Jameson detailed her experience on a friend’s Tumblr blog on Jan. 30, 2018, which sparked an Idaho Statesman examination of how her case was handled.

The University of Idaho provided a statement about Jameson’s blog post to the Idaho Statesman on Thursday. In it, the school acknowledged making mistakes with her case.

“U of I commends the blog writer in this case for having the courage to come forward and talk about how she has been affected by the incident she describes and for her persistence in insisting the university address the mistakes we made in how we handled the incident,” the statement says. “We are glad the young woman ultimately found the U of I’s Women’s Center and the dean of students office where she received help and support while the matter was addressed. That said, the university acknowledges the matter was initially mishandled. The blog author says she did not feel supported by the athletics department and was given incorrect information about her options under U of I policy regarding sexual assault or harassment. For that we must, and do, express our apology and our regret for making worse an already difficult and personally challenging time for her.”

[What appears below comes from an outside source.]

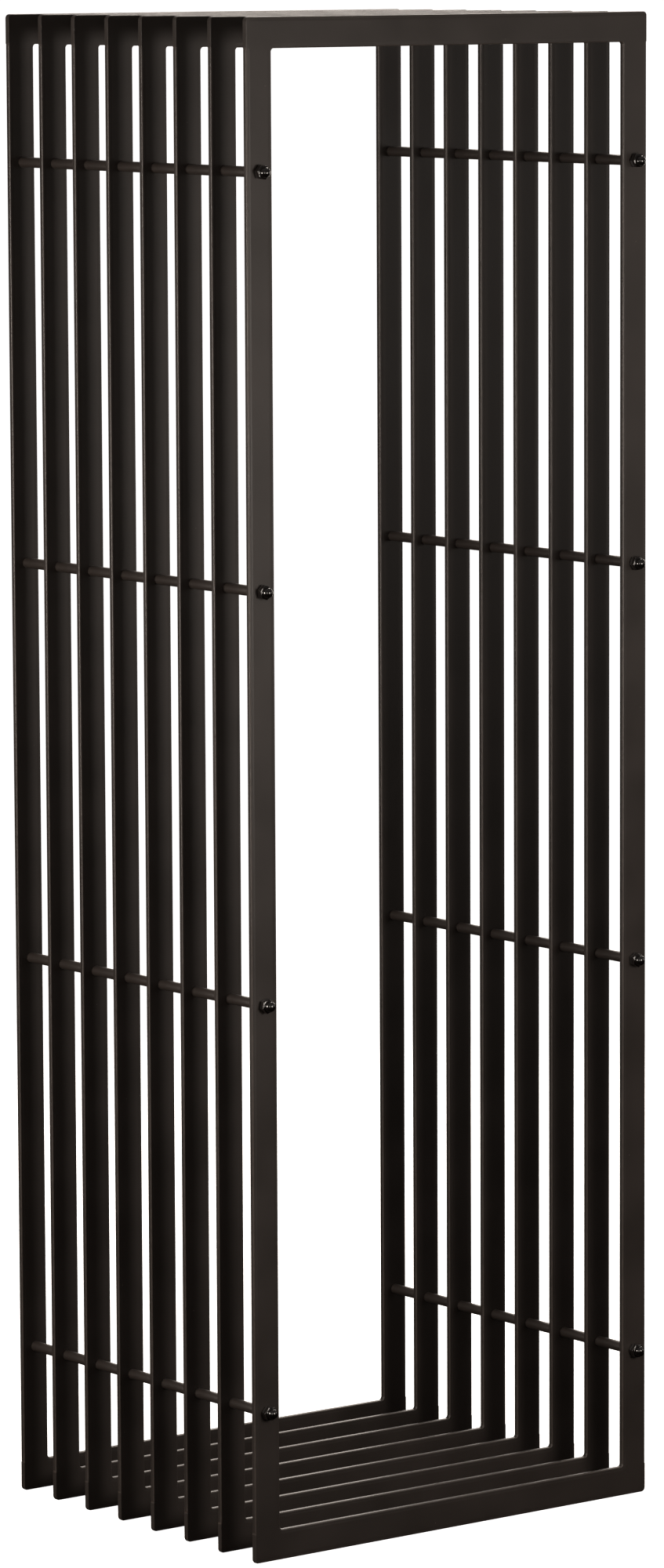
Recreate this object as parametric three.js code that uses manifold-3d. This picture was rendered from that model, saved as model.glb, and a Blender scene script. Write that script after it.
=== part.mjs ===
// Firewood log rack. Rectangular frames of flat steel bar stand one behind another. Spacer sleeves on tie
// rods hold them apart, and a cap nut closes each end of each rod. Millimetres, +Z up, X across the log bay,
// Y from front to back. The origin is on the floor under the middle of the rack.
import * as THREE from 'three';
import { mergeVertices } from 'three/addons/utils/BufferGeometryUtils.js';
import Module from 'manifold-3d';

const wasm = await Module();
wasm.setup();

// Frames
const rackWidth = 495;
const rackHeight = 1500;
const frameCount = 8;
const barWidth = 30;
const barThickness = 6;
const barEdgeBevel = 1; // rolled long edges of the bar
const outerCornerRadius = 4;
const innerCornerRadius = 3; // weld fillet where a post meets a rail

// Tie rods and the sleeves on them
const rodDiameter = 8;
const rodLevels = 4;
const lowestRodHeight = 149;
const highestRodDrop = 147; // from the top of the frame to the highest rod
const sleeveLength = 50;
const sleeveWall = 0.9;

// Cap nuts
const nutWall = 2.2; // from the bore to the flats
const nutHexHeight = 6.5;
const nutHeight = 13.6;
const nutDomeWall = 1; // from the bore to the foot of the dome
const nutCrownWall = 0.8; // least steel between the end of the bore and the round of the dome
const rodEndClearance = 1.5; // left between the rod's end and the bottom of the nut's bore

// Fits
const contactGap = 0.3; // between faces that touch on the real rack
const rodClearance = 0.3; // radial, in the frames, the sleeves and the nuts

// Fineness of the round pieces
const roundSides = 10;
const domeRings = 3;
const cornerSegments = 1; // half the steps of a quarter turn

// Worked out from the sizes above
const framePitch = barThickness + sleeveLength + 2 * contactGap;
const rackDepth = (frameCount - 1) * framePitch + barThickness;
const boreRadius = rodDiameter / 2 + rodClearance;
const sleeveRadius = boreRadius + sleeveWall;
const nutAcrossFlats = 2 * (boreRadius + nutWall);
const domeRadius = boreRadius + nutDomeWall;
const domeCentre = nutHeight - domeRadius;
const nutBoreDepth = domeCentre + Math.sqrt((domeRadius - nutCrownWall) ** 2 - boreRadius ** 2);
const rodReach = contactGap + nutBoreDepth - rodEndClearance; // past the outer face of an end frame
const rodLength = rackDepth + 2 * rodReach;
const levelPitch = (rackHeight - lowestRodHeight - highestRodDrop) / (rodLevels - 1);

const coatedSteel = new THREE.MeshStandardMaterial({ color: 0x2b2724, roughness: 0.5, metalness: 0.2 });
const coatedTube = new THREE.MeshStandardMaterial({ color: 0x22201e, roughness: 0.45, metalness: 0.2 });
const platedSteel = new THREE.MeshStandardMaterial({ color: 0x8b8c8d, roughness: 0.4, metalness: 1 });
const glossBlack = new THREE.MeshStandardMaterial({ color: 0x0f0d0c, roughness: 0.15, metalness: 0.4 });

// The two walls of the rack: the rods run through the middle of the posts.
const walls = [
  { name: 'left', x: -(rackWidth - barWidth) / 2 },
  { name: 'right', x: (rackWidth - barWidth) / 2 },
];

function frameY(index) {
  return -rackDepth / 2 + barThickness / 2 + index * framePitch;
}

function gapY(index) {
  return frameY(index) + framePitch / 2;
}

function levelZ(index) {
  return lowestRodHeight + index * levelPitch;
}

function toSolid(geometry) {
  const bare = geometry.clone();
  bare.deleteAttribute('normal');
  bare.deleteAttribute('uv');
  const merged = mergeVertices(bare, 1e-4);
  const vertProperties = new Float32Array(merged.attributes.position.array);
  const triVerts = new Uint32Array(merged.index.array);
  return new wasm.Manifold(new wasm.Mesh({ numProp: 3, vertProperties, triVerts }));
}

function toGeometry(solid) {
  const mesh = solid.getMesh();
  const geometry = new THREE.BufferGeometry();
  geometry.setAttribute('position', new THREE.BufferAttribute(mesh.vertProperties, 3));
  geometry.setIndex(new THREE.BufferAttribute(mesh.triVerts, 1));
  geometry.computeVertexNormals();
  return geometry;
}

// A solid of revolution about Y, from [radius, y] points that start and end on the axis.
function turned(points) {
  return new THREE.LatheGeometry(points.map(([r, y]) => new THREE.Vector2(r, y)), roundSides);
}

// A closed rectangle with round corners, as a shape or as a hole in one.
function roundedRectangle(path, width, height, radius) {
  const x = width / 2 - radius;
  const y = height / 2 - radius;
  path.moveTo(x + radius, -y);
  path.absarc(x, y, radius, 0, Math.PI / 2);
  path.absarc(-x, y, radius, Math.PI / 2, Math.PI);
  path.absarc(-x, -y, radius, Math.PI, 1.5 * Math.PI);
  path.absarc(x, -y, radius, 1.5 * Math.PI, 2 * Math.PI);
  return path;
}

// One frame, standing in the XZ plane about Y = 0, with its rod holes cut.
function frameGeometry() {
  const inset = 2 * barEdgeBevel; // the bevel grows the outline back to its full size
  const outer = [rackWidth - inset, rackHeight - inset, outerCornerRadius - barEdgeBevel];
  const window = [
    rackWidth - 2 * barWidth + inset,
    rackHeight - 2 * barWidth + inset,
    innerCornerRadius + barEdgeBevel,
  ];
  const shape = roundedRectangle(new THREE.Shape(), ...outer);
  shape.holes.push(roundedRectangle(new THREE.Path(), ...window));
  const plate = new THREE.ExtrudeGeometry(shape, {
    depth: barThickness - inset,
    curveSegments: cornerSegments,
    bevelEnabled: true,
    bevelThickness: barEdgeBevel,
    bevelSize: barEdgeBevel,
    bevelSegments: 1,
  });
  plate.translate(0, 0, barEdgeBevel - barThickness / 2);
  plate.rotateX(Math.PI / 2);
  plate.translate(0, 0, rackHeight / 2);

  let frame = toSolid(plate);
  const drill = new THREE.CylinderGeometry(boreRadius, boreRadius, 2 * barThickness, roundSides);
  for (const wall of walls) {
    for (let level = 0; level < rodLevels; level += 1) {
      const hole = drill.clone().translate(wall.x, 0, levelZ(level));
      frame = frame.subtract(toSolid(hole));
    }
  }
  return toGeometry(frame);
}

// A plain rod along Y.
function rodGeometry() {
  return new THREE.CylinderGeometry(rodDiameter / 2, rodDiameter / 2, rodLength, roundSides);
}

// A rod along Y with its sleeves joined to it.
function sleevedRodGeometry() {
  const rodRadius = rodDiameter / 2;
  const profile = [[0, -rodLength / 2], [rodRadius, -rodLength / 2]];
  for (let gap = 0; gap < frameCount - 1; gap += 1) {
    const start = gapY(gap) - sleeveLength / 2;
    const end = gapY(gap) + sleeveLength / 2;
    profile.push([rodRadius, start], [sleeveRadius, start]);
    profile.push([sleeveRadius, end], [rodRadius, end]);
  }
  profile.push([rodRadius, rodLength / 2], [0, rodLength / 2]);
  return turned(profile);
}

// A tube along Y that slips over the rod.
function sleeveGeometry() {
  return turned([
    [boreRadius, -sleeveLength / 2],
    [sleeveRadius, -sleeveLength / 2],
    [sleeveRadius, sleeveLength / 2],
    [boreRadius, sleeveLength / 2],
    [boreRadius, -sleeveLength / 2],
  ]);
}

// A cap nut with its seat at Y = 0 and its dome towards +Y.
function capNutGeometry() {
  const hexRadius = nutAcrossFlats / 2 / Math.cos(Math.PI / 6);
  const hex = new THREE.CylinderGeometry(hexRadius, hexRadius, nutHexHeight, 6);
  hex.translate(0, nutHexHeight / 2, 0);

  const profile = [[0, 0], [domeRadius, 0]];
  for (let ring = 0; ring <= domeRings; ring += 1) {
    const angle = (ring / domeRings) * (Math.PI / 2);
    profile.push([domeRadius * Math.cos(angle), domeCentre + domeRadius * Math.sin(angle)]);
  }
  profile[profile.length - 1][0] = 0;

  const bore = new THREE.CylinderGeometry(boreRadius, boreRadius, 2 * nutBoreDepth, roundSides);
  return toGeometry(toSolid(hex).add(toSolid(turned(profile))).subtract(toSolid(bore)));
}

function addMesh(group, name, geometry, material, x, y, z) {
  const mesh = new THREE.Mesh(geometry, material.clone());
  mesh.name = name;
  mesh.position.set(x, y, z);
  group.add(mesh);
  return mesh;
}

function addFrames(rack) {
  const geometry = frameGeometry();
  for (let index = 0; index < frameCount; index += 1) {
    addMesh(rack, `frame_${index + 1}`, geometry, coatedSteel, 0, frameY(index), 0);
  }
}

// The left wall's sleeves are separate pieces, and the right wall's are joined to their rods.
function addRodsAndSleeves(rack) {
  const rod = rodGeometry();
  const sleevedRod = sleevedRodGeometry();
  const sleeve = sleeveGeometry();
  const [left, right] = walls;
  for (let level = 0; level < rodLevels; level += 1) {
    const z = levelZ(level);
    addMesh(rack, `tie_rod_left_${level + 1}`, rod, platedSteel, left.x, 0, z);
    addMesh(rack, `sleeved_tie_rod_right_${level + 1}`, sleevedRod, coatedTube, right.x, 0, z);
    for (let gap = 0; gap < frameCount - 1; gap += 1) {
      addMesh(rack, `sleeve_left_${level + 1}_${gap + 1}`, sleeve, coatedTube, left.x, gapY(gap), z);
    }
  }
}

function addCapNuts(rack) {
  const geometry = capNutGeometry();
  const seatY = rackDepth / 2 + contactGap;
  for (const wall of walls) {
    for (let level = 0; level < rodLevels; level += 1) {
      const z = levelZ(level);
      const label = `${wall.name}_${level + 1}`;
      const front = addMesh(rack, `cap_nut_front_${label}`, geometry, glossBlack, wall.x, -seatY, z);
      front.rotation.z = Math.PI;
      addMesh(rack, `cap_nut_back_${label}`, geometry, glossBlack, wall.x, seatY, z);
    }
  }
}

const rack = new THREE.Group();
addFrames(rack);
addRodsAndSleeves(rack);
addCapNuts(rack);

export default rack;
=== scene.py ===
import math
import random

import bmesh
import bpy
from mathutils import Matrix, Vector


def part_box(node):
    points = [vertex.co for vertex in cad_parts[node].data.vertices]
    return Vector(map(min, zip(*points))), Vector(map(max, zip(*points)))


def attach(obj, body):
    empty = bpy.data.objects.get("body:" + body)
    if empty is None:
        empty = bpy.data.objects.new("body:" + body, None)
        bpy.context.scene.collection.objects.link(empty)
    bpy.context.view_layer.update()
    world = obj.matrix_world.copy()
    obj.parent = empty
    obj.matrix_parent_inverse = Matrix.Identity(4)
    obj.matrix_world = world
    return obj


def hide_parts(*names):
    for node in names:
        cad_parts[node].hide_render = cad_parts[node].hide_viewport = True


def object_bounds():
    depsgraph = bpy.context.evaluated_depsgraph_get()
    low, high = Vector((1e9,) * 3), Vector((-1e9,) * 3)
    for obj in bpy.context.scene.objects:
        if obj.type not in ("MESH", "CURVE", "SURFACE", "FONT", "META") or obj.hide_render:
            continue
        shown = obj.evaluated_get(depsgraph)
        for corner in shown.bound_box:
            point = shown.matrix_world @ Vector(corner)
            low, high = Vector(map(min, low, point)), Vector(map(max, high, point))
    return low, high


# A firewood rack: frames of flat steel bar on sleeved tie rods, powder coated black, with cap nuts.
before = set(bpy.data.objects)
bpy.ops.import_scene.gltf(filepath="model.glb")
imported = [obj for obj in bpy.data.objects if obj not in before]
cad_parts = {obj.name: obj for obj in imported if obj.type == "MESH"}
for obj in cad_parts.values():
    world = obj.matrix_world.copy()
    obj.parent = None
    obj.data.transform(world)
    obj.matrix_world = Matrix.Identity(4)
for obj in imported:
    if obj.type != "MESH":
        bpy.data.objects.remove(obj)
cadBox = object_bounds()
print("frame loaded:", len(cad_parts), "CAD nodes")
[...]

The university was required by Title IX law and guidelines to promptly investigate the reports from Jameson and Miller, take immediate steps to prevent any further harassment or assault, and help them deal with any effects from the harassment. Most of that didn’t happen until Jameson told her story at the Women’s Center in May 2013, which prompted a university investigation into the women’s accusations.

Athletic Director Rob Spear acknowledged this week in an interview that his department failed to comply with Title IX in Jameson’s case.

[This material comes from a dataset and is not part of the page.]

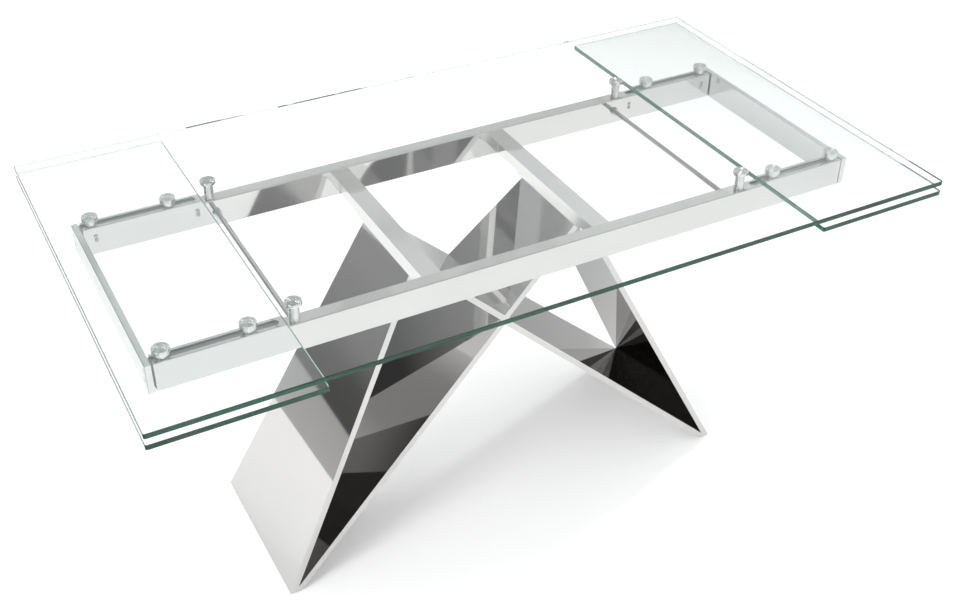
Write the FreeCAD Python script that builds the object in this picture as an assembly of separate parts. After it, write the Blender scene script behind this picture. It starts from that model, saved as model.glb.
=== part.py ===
"""Extendable dining table: clear glass top, two glass end leaves on telescopic slides,
a frame of rectangular steel tubes and a crossed base of polished steel panels.

Units are millimetres, +Z is up. The origin is on the floor under the middle of the table.
X runs along the table, so the leaves slide out along -X and +X, and Y runs across it.
Each sub-part has one function, and each is written to parts/NAME.step.
"""
import FreeCAD, Part
import math
import os

from FreeCAD import Vector

# ---------------------------------------------------------------- glass
TABLE_LENGTH = 1600.0        # closed length, the length of the fixed top
TABLE_WIDTH = 900.0
TABLE_HEIGHT = 760.0
GLASS_THICKNESS = 10.0
GLASS_CORNER_RADIUS = 4.0    # plan radius at each corner of a pane
GLASS_ARRIS = 0.8            # ground chamfer along the edges
LEAF_DEPTH = 297.0           # leaf size along X
LEAF_STEP = 22.0             # how far a leaf's upper face lies under the top's upper face
LEAF_TRAVEL = 300.0          # how far a leaf slides out

# ---------------------------------------------------------------- side rails (rectangular tube)
RAIL_WIDTH = 30.0
RAIL_HEIGHT = 58.0
RAIL_WALL = 1.5
RAIL_EDGE_RADIUS = 2.0
RAIL_DROP = 50.0             # rail's upper face under the top's upper face
RAIL_INSET = 207.5           # from the glass edge to the rail's outer face
RAIL_END_INSET = 71.0        # from the glass end to the rail's end
SLOT_WIDTH = 16.0            # slot in the rail's upper face, for the leaf pads
SLOT_LENGTH = 224.0          # from the rail's end to the slot's rounded end

# ---------------------------------------------------------------- end bars
END_BAR_THICKNESS = 12.0
END_BAR_GAP = 3.0            # between the rail's end and the end bar, leaf pushed in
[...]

“We take responsibility for that and we learned from that and really have since educated this whole department with how to deal with these things in the right and correct way,” Spear said.

Other alleged missteps include:

  • Miller told Moscow Police and football head coach Paul Petrino that Level threatened to slap her in the training room. Petrino doesn’t remember that conversation, he said, but it’s reflected in the police report generated that day. Spear says he was never informed of that incident.
  • Jameson was told in a meeting led by Spear that the university couldn’t investigate her assault because it happened off campus, she said. Spear says he operated under an outdated university policy that didn’t include off-campus incidents. The Department of Education released extensive Title IX guidance in 2011 that clarified universities’ obligation to investigate off-campus incidents of sexual harassment or assault. Idaho changed its policy in March 2012 to comply – more than a year before Jameson’s case. Also, some of the alleged harassment occurred on campus.
  • Spear wrote in an email to Jameson’s parents after the assault that Level was “not a threat” but also indicated that he’d told Petrino to keep him away from the school’s female athletes.

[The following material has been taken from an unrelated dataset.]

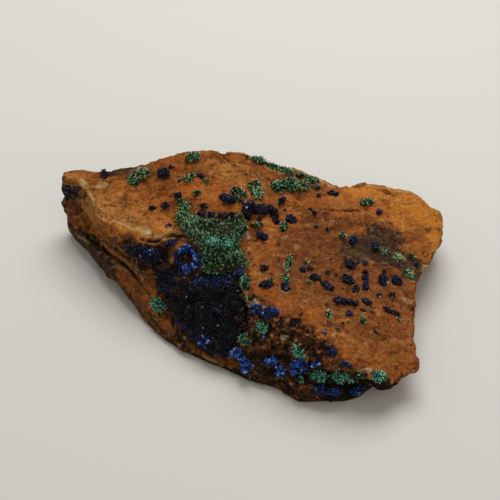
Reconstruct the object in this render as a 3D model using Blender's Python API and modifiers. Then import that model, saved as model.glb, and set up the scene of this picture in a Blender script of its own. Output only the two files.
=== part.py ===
"""Azurite specimen: azurite and malachite crystals on a slab of rusty limonite.

Run it with  blender --background --python part.py  or from Blender's text editor.
Metres, +Z up.  The origin is on the ground, under the middle of the slab, which rests on its flat underside.

The slab is a loft round its upright walls with a domed top, worked over with chips and grain.  Every crystal
group then grows on it where a line of sight from the display viewpoint meets the rock: "across" and "up" are
millimetres on the display plane, which faces a viewer who looks down at the specimen's best side.
"""

import math

import bmesh
import bpy
import numpy as np
from mathutils import Matrix, Vector, noise
from mathutils.bvhtree import BVHTree

# ---------------------------------------------------------------- driving dimensions
SPECIMEN_LENGTH = 0.120
MM = SPECIMEN_LENGTH / 120  # one millimetre of the layout below
GAP = 0.3 * MM  # between a crystal group and whatever it grows on
VIEW_TILT = math.radians(50)  # how steeply the display viewpoint looks down
VIEW_DISTANCE = 400 * MM
VIEW_AIM = Vector((0, 13.3, 14)) * MM

ROCK_VOXEL = 1.0 * MM
ROCK_TRIANGLES = 2100
BASE_FLAT = 0.9 * MM  # below this height the rock is ground flat
MAT_REACH = 9 * MM  # how far a mat's outline prism reaches before and behind the rock's surface
TOP_CENTRE = (10, 18)  # the top face's rings shrink towards this plan point, in mm
TOP_RINGS = (0.97, 0.9, 0.8, 0.68, 0.55, 0.42, 0.29, 0.16, 0.05)
SAMPLES_PER_STATION = 4

# Heights of the wall's rings, as shares of the lip's height, with three ways of standing out from the lip:
# the share of the wall's run on an even slope, the same on a wall with a ledge, and how far each ring goes
# into the groove between the upper and the lower slab (negative stands proud).
WALL_RINGS = (
    # height, slope, ledge, groove
    (0.00, 0.94, 0.80, 0.15),
    (0.08, 1.00, 0.95, 0.05),
    (0.20, 0.92, 1.04, -0.30),
    (0.31, 0.80, 1.00, -0.35),
    (0.39, 0.70, 0.66, 0.45),
    (0.46, 0.61, 0.30, 1.00),
    (0.53, 0.52, 0.22, 0.45),
    (0.66, 0.37, 0.22, -0.25),
    (0.80, 0.22, 0.20, -0.35),
    (0.92, 0.09, 0.10, -0.15),
)

# Stations round the lip of the top face, counterclockwise from the left corner:
# across, up and height of the lip, the way the wall faces in degrees, its run out to the foot, its groove.
STATIONS = (
    (-59.0, 24.5, 26.0, 185, 1.2, -0.8),
    (-57.0, 22.0, 25.5, 212, 3.2, -0.6),
    (-52.0, 21.0, 25.0, 240, 6.5, 1.6),
    (-48.0, 14.0, 24.0, 216, 4.5, 2.2),
    (-45.0, 9.5, 23.0, 216, 4.0, 2.4),
    (-40.5, 6.0, 22.5, 228, 5.0, 2.6),
    (-36.0, 4.0, 22.5, 232, 6.5, 2.6),
    (-31.0, 2.0, 22.5, 240, 11.0, 2.4),
    (-26.5, 3.0, 23.0, 252, 17.5, 1.6),
    (-22.0, 4.0, 23.5, 259, 23.5, 0.8),
    (-17.0, 2.0, 23.5, 262, 25.0, 0.0),
    (-11.0, 1.0, 23.5, 265, 27.5, 0.0),
    (-4.0, 0.0, 23.5, 265, 29.5, 0.0),
    (-0.5, -7.0, 22.5, 268, 24.0, 0.0),
    (1.5, -15.5, 21.5, 276, 16.0, 0.0),
    (8.0, -20.5, 21.0, 276, 13.0, 0.3),
    (15.5, -25.5, 20.0, 272, 12.0, 0.6),
    (23.5, -30.0, 19.0, 272, 7.5, 0.8),
    (31.0, -34.5, 17.0, 270, 3.5, 0.8),
    (37.5, -39.0, 13.5, 270, -2.2, 0.8),
    (42.5, -44.5, 9.0, 290, -8.5, 0.4),
    (47.5, -41.0, 9.5, 300, -9.0, 0.4),
    (53.5, -37.5, 11.0, 320, -9.5, 0.4),
    (51.5, -31.0, 12.0, 0, -4.0, 0.6),
    (51.5, -23.5, 12.5, 0, -2.5, 0.8),
    (52.5, -15.5, 13.0, 0, -3.0, 0.8),
    (52.3, -11.0, 13.5, 345, -3.5, 0.6),
    (54.5, -6.0, 13.0, 335, -4.5, 0.6),
    (57.0, -2.0, 13.5, 340, -5.0, 0.8),
    (60.5, 4.5, 14.5, 350, -5.5, 0.8),
    (61.5, 10.8, 15.0, 20, -4.5, 0.8),
    (57.0, 15.0, 16.0, 60, -2.0, 0.8),
    (47.0, 19.5, 19.0, 85, 1.0, 0.8),
    (37.5, 21.0, 21.0, 90, 2.0, 1.2),
    (29.5, 20.5, 22.0, 90, 3.5, 1.4),
    (22.0, 23.0, 24.0, 90, 3.0, 1.4),
    (12.5, 25.5, 27.0, 90, 5.0, 1.0),
    (4.0, 27.8, 30.0, 88, 6.5, 0.8),
    (-4.5, 30.5, 33.0, 85, 6.0, 1.2),
    (-12.0, 32.2, 35.5, 90, 5.0, 1.6),
    (-19.5, 32.0, 35.5, 95, 5.5, 1.6),
    (-28.0, 29.0, 33.0, 100, 5.0, 1.2),
    (-36.0, 25.8, 30.0, 95, 5.5, 0.8),
    (-44.0, 25.5, 28.0, 90, 4.0, 1.0),
    (-50.0, 25.5, 27.0, 95, 2.5, 1.2),
    (-54.5, 25.5, 26.5, 105, 1.0, 1.0),
)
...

  • Level was dismissed from the team 16 days after Jameson’s accusation, after Moscow Police Lt. Dave Lehmitz found surveillance video that corroborated Jameson’s assault complaint and determined he could cite Level for misdemeanor battery. But Jameson wasn’t told of Level’s fate for several weeks, she said. During that time, she considered transferring to another school to get away from him.
  • Spear, Petrino and swimming and diving coach Mark Sowa were told May 7, 2013, in a meeting with the university’s legal counsel that they hadn’t followed Title IX guidance with Jameson’s complaint, Spear said. He didn’t tell Jameson that, or apologize, until Feb. 13, 2018 – nearly five years later.

Jameson, a former youth gymnast, decided to go public in the wake of the #metoo movement and the sexual-abuse case involving former USA Gymnastics doctor Larry Nassar.

The Statesman and The Spokesman-Review typically don’t identify victims of sexual harassment or assault, but both women agreed to be named in this story.

“When I think about what happened to me, I’ve put the actual assault behind me,” said Jameson, who was the 2014 Western Athletic Conference Diver of the Year as a senior. “I’ve been able to put those pieces of it in the past. The one piece that still lives with me is how Idaho handled it.

“It’s so sad that I have a clouded view of my alma mater. I had a lot of great teammates, I had a great athletic experience, I had an awesome athletics academic adviser. But now every time someone brings up the football team or Rob Spear, I just get this bad taste in my mouth, and I don’t want that anymore. The one thing I’m holding on to is that. I needed to get it out there and hope that gives me closure on how the situation was handled. I don’t know if I’ll ever get that closure.”